- Request -
Can the data below be echoed back word for word?

- Information shown -
====
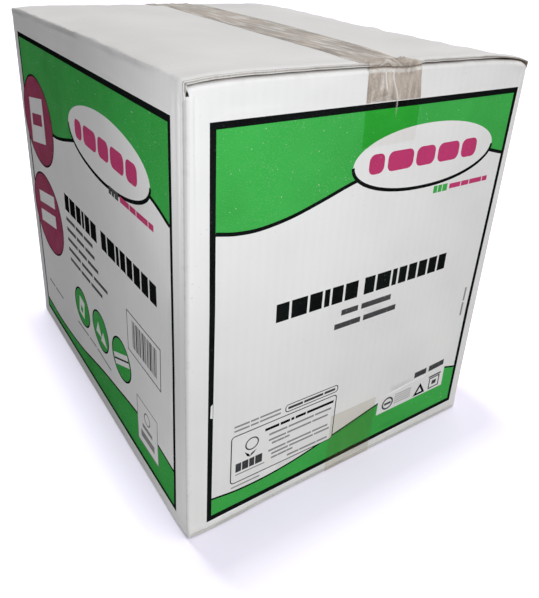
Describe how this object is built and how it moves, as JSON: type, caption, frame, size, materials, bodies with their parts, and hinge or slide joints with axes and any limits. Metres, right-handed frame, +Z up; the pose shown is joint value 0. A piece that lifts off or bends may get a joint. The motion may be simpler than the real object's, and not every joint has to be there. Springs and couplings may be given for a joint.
{
  "type": "case of folded toilet paper",
  "caption": "Sealed corrugated carton packed full of folded toilet paper, its outer flaps meeting at a centre seam that is taped above and below.",
  "frame": {"origin": "on the floor, under the middle of the carton", "axes": "+Z up; +X to the right along the front; +Y from the front to the back, along the taped seam"},
  "size_m": [0.3, 0.3804, 0.3504],
  "materials": {
    "carton_board": "white-faced corrugated board, matt, with flat printed fields",
    "packing_tape": "thin clear film with a pale tan adhesive"
  },
  "bodies": {
    "root": {"carton": "carton_board", "top_tape": "packing_tape", "bottom_tape": "packing_tape"}
  },
  "joints": []
}
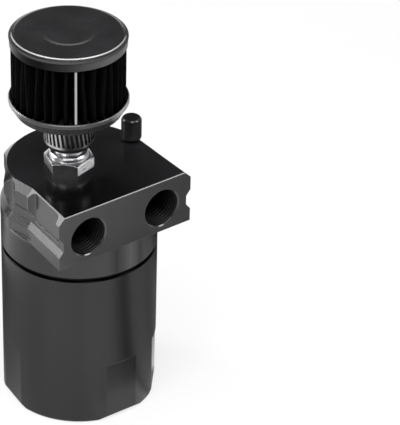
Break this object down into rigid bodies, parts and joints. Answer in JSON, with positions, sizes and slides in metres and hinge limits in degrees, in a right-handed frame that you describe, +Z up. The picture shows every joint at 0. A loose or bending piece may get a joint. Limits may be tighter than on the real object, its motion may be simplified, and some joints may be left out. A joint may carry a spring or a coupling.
{
  "type": "oil catch can",
  "caption": "Oil catch can: round black cup screwed under a milled head with threaded front ports, a dipstick and a clamped-on breather filter.",
  "frame": {"origin": "centre of the cup's flat base, on the cup's axis", "axes": "+Z up along the cup, -Y out of the front face with the two ports, +X to the right seen from the front"},
  "size_m": [0.0652, 0.0652, 0.1716],
  "materials": {
    "anodised": "black anodised, satin",
    "plain_aluminium": "plain machined",
    "polished": "polished",
    "steel": "bright",
    "gauze": "knitted wire",
    "rubber": "matt moulded",
    "pleats": "oiled pleated cloth",
    "pressed_cap": "gunmetal satin",
    "knob_black": "black anodised, knurled"
  },
  "bodies": {
    "head": {"head_block": "anodised", "inlet_tube": "plain_aluminium", "gauze_screen": "steel", "gauze_pack": "gauze", "baffle_plate": "plain_aluminium", "baffle_spacers": "plain_aluminium", "splash_plate": "plain_aluminium", "screw_washers": "steel", "baffle_screws": "steel", "breather_fitting": "polished", "fitting_seal": "rubber", "filter_neck": "rubber", "filter_dish": "pressed_cap", "filter_core": "steel", "filter_element": "pleats", "element_seam": "steel", "filter_cap": "pressed_cap", "clamp_band": "steel", "clamp_housing": "steel"},
    "seal_ring": {"cup_seal": "rubber"},
    "cup": {"collection_cup": "anodised"},
    "dipstick_ring": {"dipstick_seal": "rubber"},
    "dipstick": {"dipstick_knob": "knob_black", "dipstick_rod": "steel"},
    "clamp_worm": {"clamp_screw": "steel"}
  },
  "joints": [
    {"name": "cup_lower", "type": "slide", "parent": "head", "child": "seal_ring", "axis": [0, 0, -1], "range_m": [0, 0.009]},
    {"name": "cup_turn", "type": "hinge", "parent": "seal_ring", "child": "cup", "pos_m": [0, 0, 0.073], "axis": [0, 0, -1], "range_deg": [0, 2154]},
    {"name": "dipstick_lift", "type": "slide", "parent": "head", "child": "dipstick_ring", "axis": [0, 0, 1], "range_m": [0, 0.1]},
    {"name": "dipstick_turn", "type": "hinge", "parent": "dipstick_ring", "child": "dipstick", "pos_m": [0.0273, 0.0014, 0.11], "axis": [0, 0, 1], "continuous": true},
    {"name": "clamp_screw_turn", "type": "hinge", "parent": "head", "child": "clamp_worm", "pos_m": [0.00331, 0.01069, 0.12655], "axis": [-0.788, 0.6157, 0], "continuous": true}
  ],
  "couplings": [
    {"joint": "cup_lower", "follows": "cup_turn", "m_per_rad": 0.00023873}
  ]
}
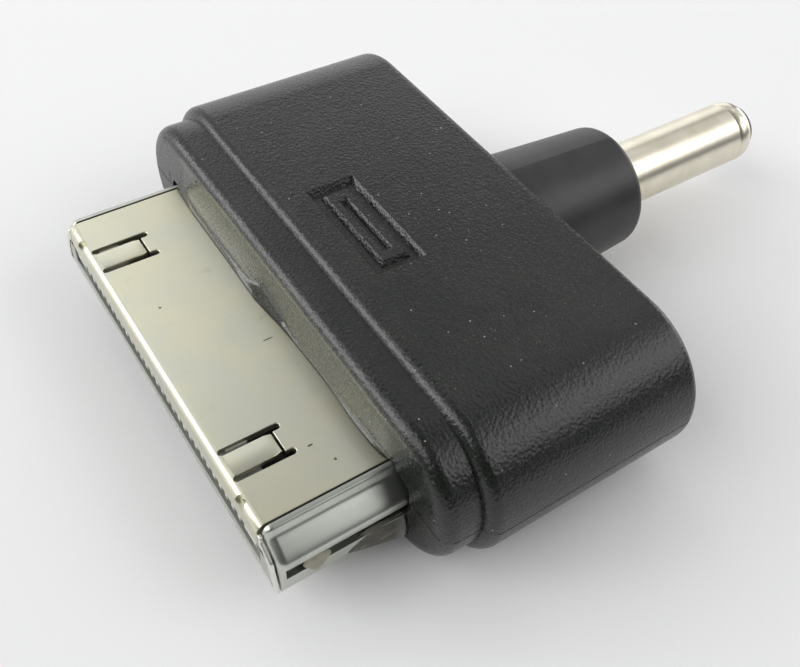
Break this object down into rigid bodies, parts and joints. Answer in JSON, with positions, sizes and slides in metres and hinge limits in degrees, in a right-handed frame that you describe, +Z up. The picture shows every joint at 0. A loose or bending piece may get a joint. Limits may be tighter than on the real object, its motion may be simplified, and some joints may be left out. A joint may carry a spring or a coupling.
{
  "type": "barrel-to-wide-plug charging tip",
  "caption": "Compact charging tip: a wide flat multi-contact plug with spring tabs at one end, a rounded black housing and a round barrel plug at the other.",
  "frame": {"origin": "middle of the object's length and width, on the flat underside of the housing", "axes": "+X along the wide plug, +Y from the wide plug to the barrel plug, +Z up through the marked face"},
  "size_m": [0.0284, 0.0368, 0.008],
  "materials": {
    "housing_black": "fine spark-eroded texture, faintly glossy, dusty",
    "boss_black": "smooth semi-gloss moulding",
    "plug_sheet": "satin nickel-plated sheet",
    "plug_frame": "satin nickel-plated sheet, rolled edges",
    "comb_grey": "pale moulded liquid-crystal polymer",
    "carrier_black": "moulded liquid-crystal polymer",
    "contact_gold": "gold flash over copper alloy",
    "board_green": "solder-masked glass epoxy",
    "solder": "bright tin solder",
    "chip_black": "chip resistor body",
    "capacitor_tan": "ceramic chip capacitor",
    "wire_red": "soft vinyl insulation",
    "wire_black": "soft vinyl insulation",
    "barrel_nickel": "turned, nickel plated",
    "bush_white": "turned insulating bush",
    "ring_black": "moulded insulating ring"
  },
  "bodies": {
    "housing": {"upper_housing": "housing_black", "lower_housing": "housing_black", "plug_top_shell": "plug_sheet", "plug_lower_shell": "plug_frame", "contact_comb": "comb_grey", "contact_carrier": "carrier_black", "ground_contacts": "contact_gold", "supply_contacts": "contact_gold", "data_contacts": "contact_gold", "circuit_board": "board_green", "contact_solder": "solder", "data_plus_pullup": "chip_black", "data_plus_pulldown": "chip_black", "data_minus_pullup": "chip_black", "data_minus_pulldown": "chip_black", "supply_capacitor": "capacitor_tan", "supply_wire": "wire_red", "ground_wire": "wire_black", "wire_solder": "solder", "boss_sleeve": "boss_black", "barrel_sleeve": "barrel_nickel", "barrel_bush": "bush_white", "centre_contact": "contact_gold", "tip_ring": "ring_black"},
    "left_tab": {"left_spring_tab": "plug_sheet"},
    "right_tab": {"right_spring_tab": "plug_sheet"}
  },
  "joints": [
    {"name": "left_tab_press", "type": "hinge", "parent": "housing", "child": "left_tab", "pos_m": [-0.00655, -0.01797, 0.00482], "axis": [-1, 0, 0], "range_deg": [0, 6], "stiffness_Nm_per_rad": 0.01},
    {"name": "right_tab_press", "type": "hinge", "parent": "housing", "child": "right_tab", "pos_m": [0.00655, -0.01797, 0.00482], "axis": [-1, 0, 0], "range_deg": [0, 6], "stiffness_Nm_per_rad": 0.01}
  ]
}
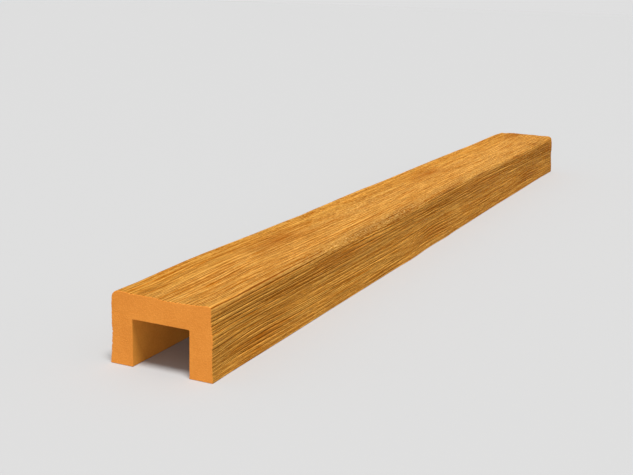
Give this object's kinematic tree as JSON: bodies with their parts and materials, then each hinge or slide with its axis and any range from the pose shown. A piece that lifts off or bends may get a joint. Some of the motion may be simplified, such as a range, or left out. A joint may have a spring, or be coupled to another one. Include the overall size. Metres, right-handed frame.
{
  "type": "faux beam",
  "caption": "Straight U-section decorative beam moulded in rigid foam, rough-sawn timber grain on top and sides, open channel beneath for mounting blocks.",
  "frame": {"origin": "middle of the footprint, on the plane of the two leg edges", "axes": "+X across the beam, +Y along it, +Z from the leg edges up to the grained top"},
  "size_m": [0.152, 1.8, 0.098],
  "materials": {
    "foam_skin": "matte stained rough-sawn grain on top and sides, plain fine-celled foam on the cut ends and in the channel"
  },
  "bodies": {
    "root": {"faux_beam": "foam_skin"}
  },
  "joints": []
}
====
- Right answer -
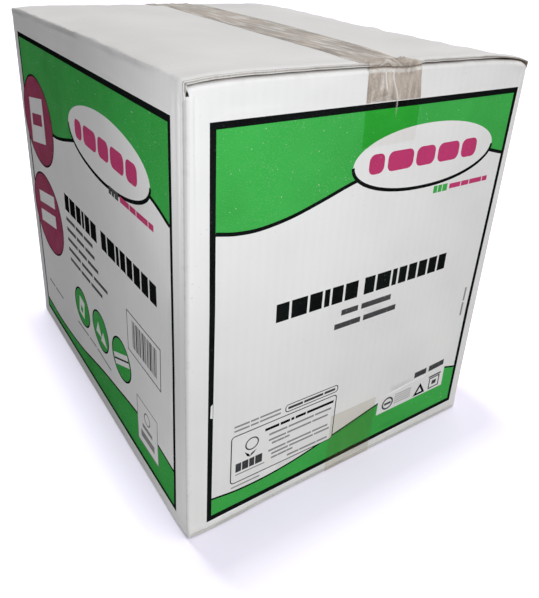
Describe how this object is built and how it moves, as JSON: type, caption, frame, size, materials, bodies with their parts, and hinge or slide joints with axes and any limits. Metres, right-handed frame, +Z up; the pose shown is joint value 0. A piece that lifts off or bends may get a joint. The motion may be simpler than the real object's, and not every joint has to be there. Springs and couplings may be given for a joint.
{
  "type": "case of folded toilet paper",
  "caption": "Sealed corrugated carton packed full of folded toilet paper, its outer flaps meeting at a centre seam that is taped above and below.",
  "frame": {"origin": "on the floor, under the middle of the carton", "axes": "+Z up; +X to the right along the front; +Y from the front to the back, along the taped seam"},
  "size_m": [0.3, 0.3804, 0.3504],
  "materials": {
    "carton_board": "white-faced corrugated board, matt, with flat printed fields",
    "packing_tape": "thin clear film with a pale tan adhesive"
  },
  "bodies": {
    "root": {"carton": "carton_board", "top_tape": "packing_tape", "bottom_tape": "packing_tape"}
  },
  "joints": []
}
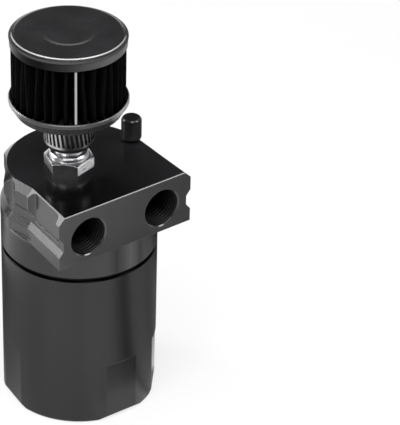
Break this object down into rigid bodies, parts and joints. Answer in JSON, with positions, sizes and slides in metres and hinge limits in degrees, in a right-handed frame that you describe, +Z up. The picture shows every joint at 0. A loose or bending piece may get a joint. Limits may be tighter than on the real object, its motion may be simplified, and some joints may be left out. A joint may carry a spring or a coupling.
{
  "type": "oil catch can",
  "caption": "Oil catch can: round black cup screwed under a milled head with threaded front ports, a dipstick and a clamped-on breather filter.",
  "frame": {"origin": "centre of the cup's flat base, on the cup's axis", "axes": "+Z up along the cup, -Y out of the front face with the two ports, +X to the right seen from the front"},
  "size_m": [0.0652, 0.0652, 0.1716],
  "materials": {
    "anodised": "black anodised, satin",
    "plain_aluminium": "plain machined",
    "polished": "polished",
    "steel": "bright",
    "gauze": "knitted wire",
    "rubber": "matt moulded",
    "pleats": "oiled pleated cloth",
    "pressed_cap": "gunmetal satin",
    "knob_black": "black anodised, knurled"
  },
  "bodies": {
    "head": {"head_block": "anodised", "inlet_tube": "plain_aluminium", "gauze_screen": "steel", "gauze_pack": "gauze", "baffle_plate": "plain_aluminium", "baffle_spacers": "plain_aluminium", "splash_plate": "plain_aluminium", "screw_washers": "steel", "baffle_screws": "steel", "breather_fitting": "polished", "fitting_seal": "rubber", "filter_neck": "rubber", "filter_dish": "pressed_cap", "filter_core": "steel", "filter_element": "pleats", "element_seam": "steel", "filter_cap": "pressed_cap", "clamp_band": "steel", "clamp_housing": "steel"},
    "seal_ring": {"cup_seal": "rubber"},
    "cup": {"collection_cup": "anodised"},
    "dipstick_ring": {"dipstick_seal": "rubber"},
    "dipstick": {"dipstick_knob": "knob_black", "dipstick_rod": "steel"},
    "clamp_worm": {"clamp_screw": "steel"}
  },
  "joints": [
    {"name": "cup_lower", "type": "slide", "parent": "head", "child": "seal_ring", "axis": [0, 0, -1], "range_m": [0, 0.009]},
    {"name": "cup_turn", "type": "hinge", "parent": "seal_ring", "child": "cup", "pos_m": [0, 0, 0.073], "axis": [0, 0, -1], "range_deg": [0, 2154]},
    {"name": "dipstick_lift", "type": "slide", "parent": "head", "child": "dipstick_ring", "axis": [0, 0, 1], "range_m": [0, 0.1]},
    {"name": "dipstick_turn", "type": "hinge", "parent": "dipstick_ring", "child": "dipstick", "pos_m": [0.0273, 0.0014, 0.11], "axis": [0, 0, 1], "continuous": true},
    {"name": "clamp_screw_turn", "type": "hinge", "parent": "head", "child": "clamp_worm", "pos_m": [0.00331, 0.01069, 0.12655], "axis": [-0.788, 0.6157, 0], "continuous": true}
  ],
  "couplings": [
    {"joint": "cup_lower", "follows": "cup_turn", "m_per_rad": 0.00023873}
  ]
}
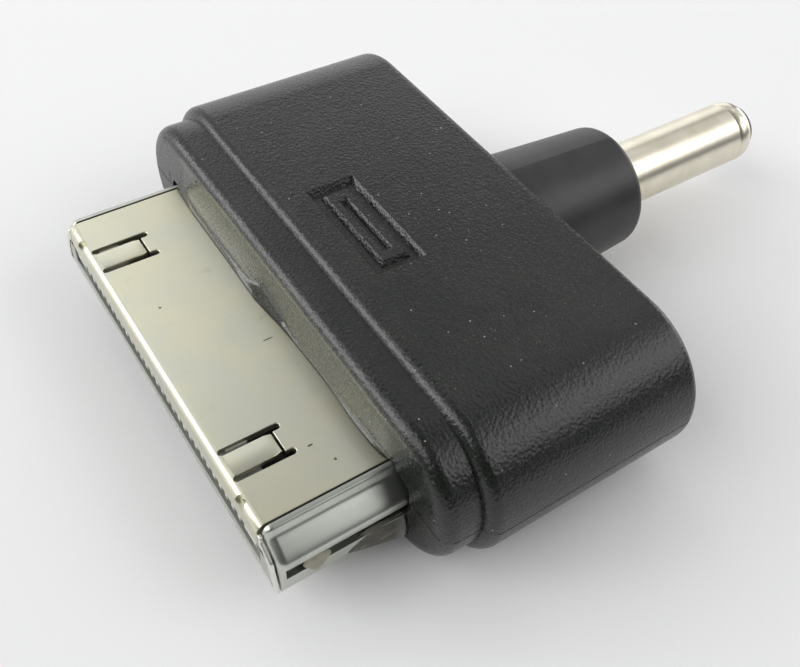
Break this object down into rigid bodies, parts and joints. Answer in JSON, with positions, sizes and slides in metres and hinge limits in degrees, in a right-handed frame that you describe, +Z up. The picture shows every joint at 0. A loose or bending piece may get a joint. Limits may be tighter than on the real object, its motion may be simplified, and some joints may be left out. A joint may carry a spring or a coupling.
{
  "type": "barrel-to-wide-plug charging tip",
  "caption": "Compact charging tip: a wide flat multi-contact plug with spring tabs at one end, a rounded black housing and a round barrel plug at the other.",
  "frame": {"origin": "middle of the object's length and width, on the flat underside of the housing", "axes": "+X along the wide plug, +Y from the wide plug to the barrel plug, +Z up through the marked face"},
  "size_m": [0.0284, 0.0368, 0.008],
  "materials": {
    "housing_black": "fine spark-eroded texture, faintly glossy, dusty",
    "boss_black": "smooth semi-gloss moulding",
    "plug_sheet": "satin nickel-plated sheet",
    "plug_frame": "satin nickel-plated sheet, rolled edges",
    "comb_grey": "pale moulded liquid-crystal polymer",
    "carrier_black": "moulded liquid-crystal polymer",
    "contact_gold": "gold flash over copper alloy",
    "board_green": "solder-masked glass epoxy",
    "solder": "bright tin solder",
    "chip_black": "chip resistor body",
    "capacitor_tan": "ceramic chip capacitor",
    "wire_red": "soft vinyl insulation",
    "wire_black": "soft vinyl insulation",
    "barrel_nickel": "turned, nickel plated",
    "bush_white": "turned insulating bush",
    "ring_black": "moulded insulating ring"
  },
  "bodies": {
    "housing": {"upper_housing": "housing_black", "lower_housing": "housing_black", "plug_top_shell": "plug_sheet", "plug_lower_shell": "plug_frame", "contact_comb": "comb_grey", "contact_carrier": "carrier_black", "ground_contacts": "contact_gold", "supply_contacts": "contact_gold", "data_contacts": "contact_gold", "circuit_board": "board_green", "contact_solder": "solder", "data_plus_pullup": "chip_black", "data_plus_pulldown": "chip_black", "data_minus_pullup": "chip_black", "data_minus_pulldown": "chip_black", "supply_capacitor": "capacitor_tan", "supply_wire": "wire_red", "ground_wire": "wire_black", "wire_solder": "solder", "boss_sleeve": "boss_black", "barrel_sleeve": "barrel_nickel", "barrel_bush": "bush_white", "centre_contact": "contact_gold", "tip_ring": "ring_black"},
    "left_tab": {"left_spring_tab": "plug_sheet"},
    "right_tab": {"right_spring_tab": "plug_sheet"}
  },
  "joints": [
    {"name": "left_tab_press", "type": "hinge", "parent": "housing", "child": "left_tab", "pos_m": [-0.00655, -0.01797, 0.00482], "axis": [-1, 0, 0], "range_deg": [0, 6], "stiffness_Nm_per_rad": 0.01},
    {"name": "right_tab_press", "type": "hinge", "parent": "housing", "child": "right_tab", "pos_m": [0.00655, -0.01797, 0.00482], "axis": [-1, 0, 0], "range_deg": [0, 6], "stiffness_Nm_per_rad": 0.01}
  ]
}
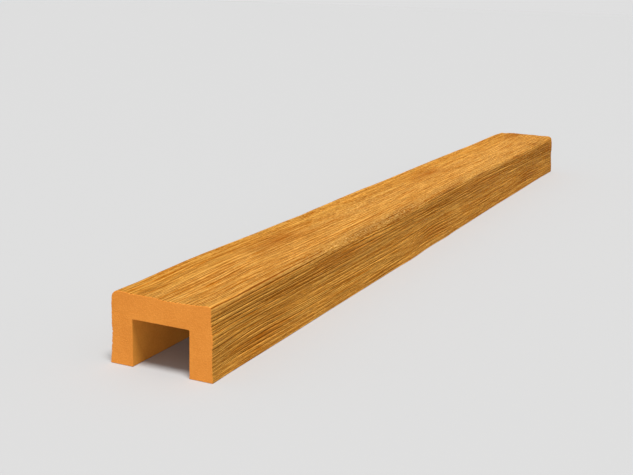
Give this object's kinematic tree as JSON: bodies with their parts and materials, then each hinge or slide with its axis and any range from the pose shown. A piece that lifts off or bends may get a joint. Some of the motion may be simplified, such as a range, or left out. A joint may have a spring, or be coupled to another one. Include the overall size. Metres, right-handed frame.
{
  "type": "faux beam",
  "caption": "Straight U-section decorative beam moulded in rigid foam, rough-sawn timber grain on top and sides, open channel beneath for mounting blocks.",
  "frame": {"origin": "middle of the footprint, on the plane of the two leg edges", "axes": "+X across the beam, +Y along it, +Z from the leg edges up to the grained top"},
  "size_m": [0.152, 1.8, 0.098],
  "materials": {
    "foam_skin": "matte stained rough-sawn grain on top and sides, plain fine-celled foam on the cut ends and in the channel"
  },
  "bodies": {
    "root": {"faux_beam": "foam_skin"}
  },
  "joints": []
}